RUBÉN AMÓN-EL CONFIDENCIAL
- La arbitrariedad del estado de alarma hasta el 9 de mayo redunda en los poderes de Sánchez y neutraliza el control del Parlamento
Fue Sánchez quien proclamó la victoria sobre el virus el 5 de julio. Y es Sánchez quien desvincula la segunda oleada de la primera, como si el estado de relajación que él mismo predispuso en verano no fuera el origen del rebrote otoñal.
Sostiene Sánchez que estamos más preparados. Y que la letalidad es menor, pero subestima la fragilidad de la sociedad española, el desgarro económico, la crisis social y la congoja que implican el desgobierno de la cogobernanza, rigiendo, como rige, un estado excepcional.
Insiste el presidente del Gobierno en que el estado de alarma se ha adoptado por razones técnicas. Urgía, es verdad, responder al rebrote con las garantías de un paraguas jurídico y constitucional, pero debe y merece discutirse la arbitrariedad política de los plazos.

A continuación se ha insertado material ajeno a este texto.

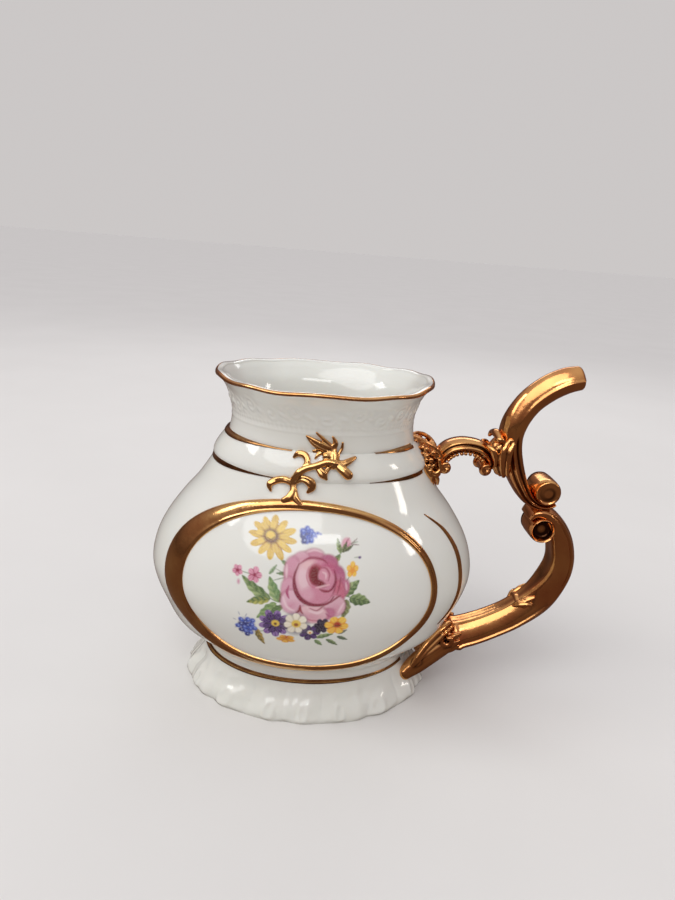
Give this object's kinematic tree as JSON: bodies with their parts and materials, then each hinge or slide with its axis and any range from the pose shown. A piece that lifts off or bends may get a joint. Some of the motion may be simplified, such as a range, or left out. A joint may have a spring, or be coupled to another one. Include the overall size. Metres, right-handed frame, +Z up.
{
  "type": "porcelain cream jug",
  "caption": "Oval porcelain cream jug with a scalloped foot, gilt-framed floral medallions, a flared neck with a pouring lip, and a scrolled gilt handle with a free thumb rest.",
  "frame": {"origin": "on the surface the jug stands on, under the middle of its overall box", "axes": "+X from the pouring lip towards the handle, +Y across the jug, +Z up; the jug's own upright axis stands 23.1 mm from the origin towards -X"},
  "size_m": [0.18, 0.1052, 0.1453],
  "materials": {
    "glazed_porcelain": "clear glossy glaze over white porcelain",
    "gilt_handle": "burnished bright gold over glazed porcelain",
    "gilt_relief": "burnished bright gold over moulded porcelain relief",
    "gold_line": "brushed line of fired bright gold",
    "bouquet_transfer": "multicoloured floral transfer print under a clear gloss"
  },
  "bodies": {
    "root": {"bowl": "glazed_porcelain", "shoulder_band": "glazed_porcelain", "neck": "glazed_porcelain", "foot_ring": "glazed_porcelain", "front_medallion": "glazed_porcelain", "rear_medallion": "glazed_porcelain", "front_medallion_frame": "gilt_relief", "rear_medallion_frame": "gilt_relief", "front_bouquet": "bouquet_transfer", "rear_bouquet": "bouquet_transfer", "front_sprig": "gilt_relief", "rear_sprig": "gilt_relief", "front_side_arc": "gold_line", "rear_side_arc": "gold_line", "rim_gilding": "gold_line", "upper_line_lip_side": "gold_line", "lower_line_lip_side": "gold_line", "front_upper_line": "gold_line", "front_lower_line": "gold_line", "rear_upper_line": "gold_line", "rear_lower_line": "gold_line", "foot_line": "gold_line", "handle_stem": "gilt_handle", "handle_stem_volute": "gilt_handle", "handle_lower_scroll": "gilt_handle", "handle_lower_volute": "gilt_handle", "handle_leaf_curl": "gilt_handle", "handle_foot_leaf": "gilt_handle", "handle_arm": "gilt_handle", "handle_arm_inner_volute": "gilt_handle", "handle_arm_outer_volute": "gilt_handle", "handle_collar": "gilt_handle", "handle_top_plate": "gilt_handle"}
  },
  "joints": []
}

Medio año de estado de alarma representa la medida del volantazo y de la incertidumbre, hasta el extremo de que la única solución digna de tenerse en cuenta consiste en la vacuna.
La mencionó Sánchez como la hubiera mencionado un vendedor de crecepelos. También se escudó en los expertos. Y en el drama europeo, del mismo modo que recurrió a la ‘moral de victoria’, desempolvando el lenguaje bélico con que se recreaba el pasado mes de marzo.

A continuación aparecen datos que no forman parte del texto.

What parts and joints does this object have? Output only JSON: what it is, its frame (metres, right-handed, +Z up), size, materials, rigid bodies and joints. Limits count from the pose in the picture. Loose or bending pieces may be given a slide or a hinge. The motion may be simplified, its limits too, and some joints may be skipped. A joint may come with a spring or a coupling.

Se trata de coexistir con él y de oponerle el instinto humano de la capacidad de adaptación
No hay moral de victoria. Hay moral de resignación. Se diría incluso que los ciudadanos ya se han acostumbrado a la convivencia con el virus. Se trata de coexistir con él y de oponerle el instinto humano de la capacidad de adaptación.
Tanto es así que las medidas restrictivas y el factor técnico-simbólico del ‘toque de queda’ no contradicen la proliferación de motivos para acostumbrarse a una vida normal. Vamos al trabajo. Los estudiantes acuden a los centros educativos. Y el ocio se restringe de la noche a la madrugada, como si el principal patrón de contagio fuera antropológico y cultural: salir de marcha.

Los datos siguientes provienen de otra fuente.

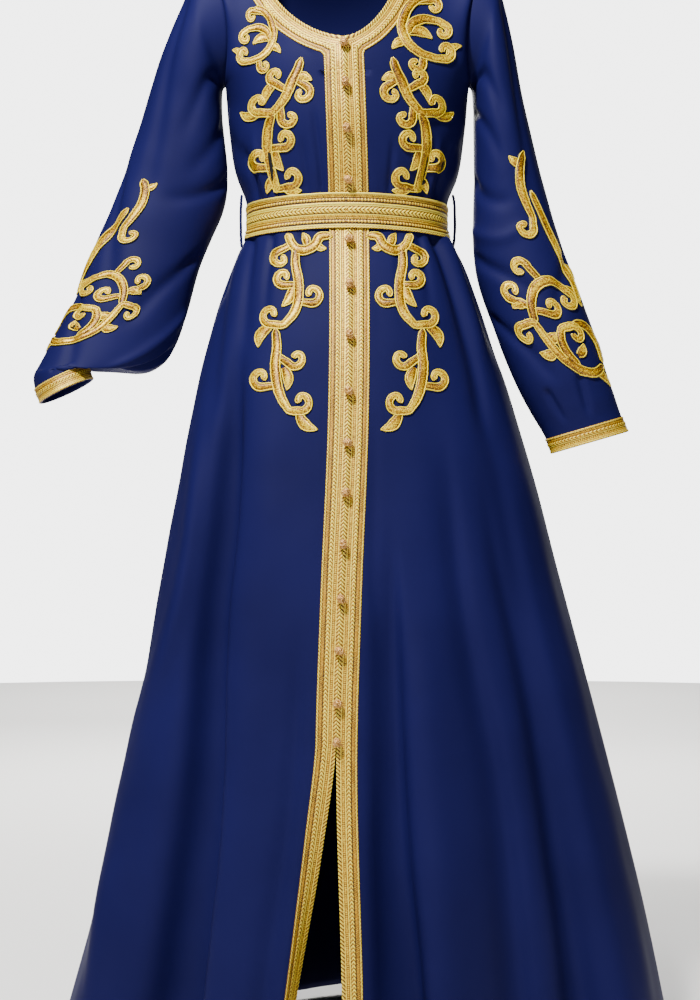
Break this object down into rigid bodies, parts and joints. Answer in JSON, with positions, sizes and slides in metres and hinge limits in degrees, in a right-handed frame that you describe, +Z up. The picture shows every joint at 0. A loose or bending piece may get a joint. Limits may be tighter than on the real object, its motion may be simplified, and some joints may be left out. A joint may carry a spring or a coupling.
{
  "type": "abaya",
  "caption": "Long blue worn abaya with a V neck, long sleeves, gold braid down the open front, braided belt, ball buttons and gold scroll embroidery.",
  "frame": {"origin": "midway between the shoulders, level with the top of the shoulder seams, where the wearer's shoulders hold the garment up", "axes": "+Z up; the front faces -Y; +X towards the wearer's left"},
  "size_m": [0.8632, 0.544, 1.5033],
  "materials": {
    "blue_crepe": "royal blue crepe with a soft satin face",
    "gold_braid": "woven braid of pale gold metallic thread",
    "gold_embroidery": "raised satin stitch in shaded gold thread",
    "copper_gold_thread": "knotted cord of coppery gold thread"
  },
  "bodies": {
    "root": {"back": "blue_crepe", "belt": "gold_braid", "belt_loop_left": "blue_crepe", "belt_loop_right": "blue_crepe", "bodice_scroll_left": "gold_embroidery", "bodice_scroll_right": "gold_embroidery", "button_01": "copper_gold_thread", "button_02": "copper_gold_thread", "button_03": "copper_gold_thread", "button_04": "copper_gold_thread", "button_05": "copper_gold_thread", "button_06": "copper_gold_thread", "button_07": "copper_gold_thread", "button_08": "copper_gold_thread", "button_09": "copper_gold_thread", "button_10": "copper_gold_thread", "button_11": "copper_gold_thread", "button_12": "copper_gold_thread", "button_13": "copper_gold_thread", "button_14": "copper_gold_thread", "button_15": "copper_gold_thread", "cuff_braid_left": "gold_braid", "cuff_braid_right": "gold_braid", "forearm_scroll_left": "gold_embroidery", "forearm_scroll_right": "gold_embroidery", "front_braid_left": "gold_braid", "front_braid_right": "gold_braid", "front_left": "blue_crepe", "front_right": "blue_crepe", "neck_braid_back": "gold_braid", "shoulder_scroll_left": "gold_embroidery", "shoulder_scroll_right": "gold_embroidery", "skirt_scroll_left": "gold_embroidery", "skirt_scroll_right": "gold_embroidery", "sleeve_left": "blue_crepe", "sleeve_right": "blue_crepe"}
  },
  "joints": []
}
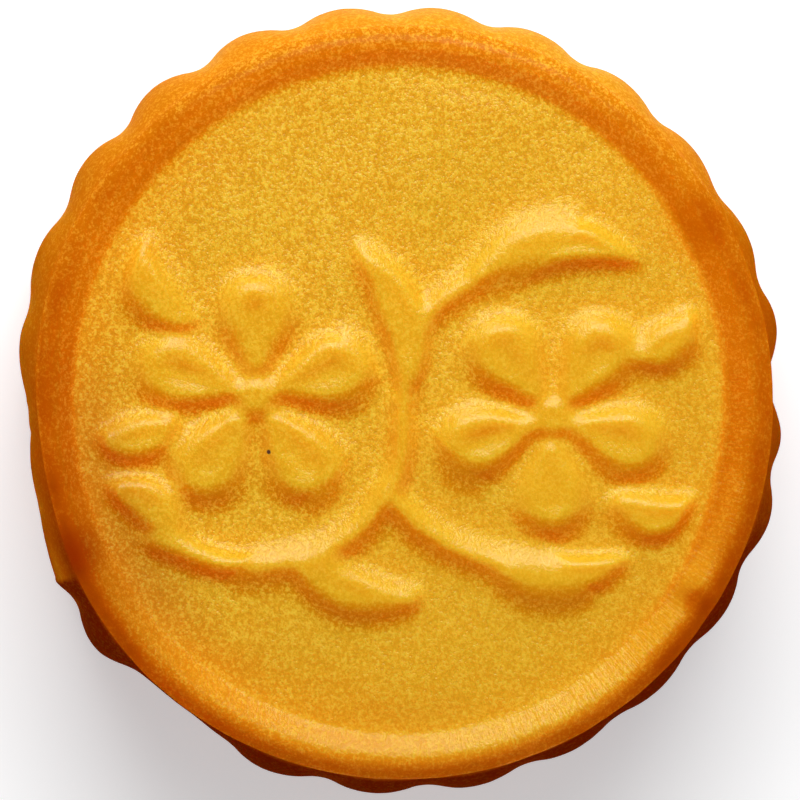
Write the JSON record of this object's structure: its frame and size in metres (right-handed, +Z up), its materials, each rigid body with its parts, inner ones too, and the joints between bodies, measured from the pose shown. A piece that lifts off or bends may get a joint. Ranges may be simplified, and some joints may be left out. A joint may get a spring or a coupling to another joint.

Seis meses de estado de alarma significan asumir la rutina de la excepcionalidad y suponen revestir al presidente Sánchez de una autoridad desproporcionada. No quiere el jefe del Gobierno someterse al escrutinio del Parlamento cada 15 días ni exponerse al rigor de los contrapoderes.
Nuestro césar quiere convertir la gravedad del rebrote en la excusa de una solución desproporcionada
Nuestro césar quiere convertir la gravedad del rebrote en la excusa de una solución desproporcionada. Pretende concitar un apoyo masivo a la altura de una oleada despendolada. Y es verdad que la salida de la pandemia requiere consenso político y cooperación autonómica, pero es Sánchez quien ha colocado el primer motivo de discordia: no el estado de alarma, cuestionado por casi todas las comunidades donde gobierna el PP, sino un plano de ejecución que atraviesa el otoño, el invierno y la primavera. De hecho, el estado de alarma tanto puede utilizarse para relativizar las medidas sanitarias como desarrollar otras mucho más complejas respecto a los derechos y las libertades. Es ahí donde el Parlamento desempeña un papel necesario de refutación y donde se explica la importancia de las sesiones de escrutinio.
No quiere decir que Sánchez vaya a ejercer una tiranía de seis meses. Quiere decir que puede ejercerla, entre otras razones, cuando le pide al Parlamento carta blanca y pretende sustraerse a su control durante medio año. Bien para que no se le moleste. O bien para que la agenda sanitaria no se le complique con la agenda de los Presupuestos.
Revestirlo de poder sin cortapisas ni controles exige un ejercicio de ingenuidad que ya no puede aceptarse
Tenemos muchas y buenas razones para temer el autoritarismo y cesarismo de Sánchez. Los ha ejercido en el periodo de más sugestión pandémica y los ha utilizado hasta límites insospechados con el Parlamento y la Justicia.
Es el motivo que explica la preocupación de su mensaje. Revestirlo de poder sin cortapisas ni controles exige un ejercicio de ingenuidad que ya no puede aceptarse.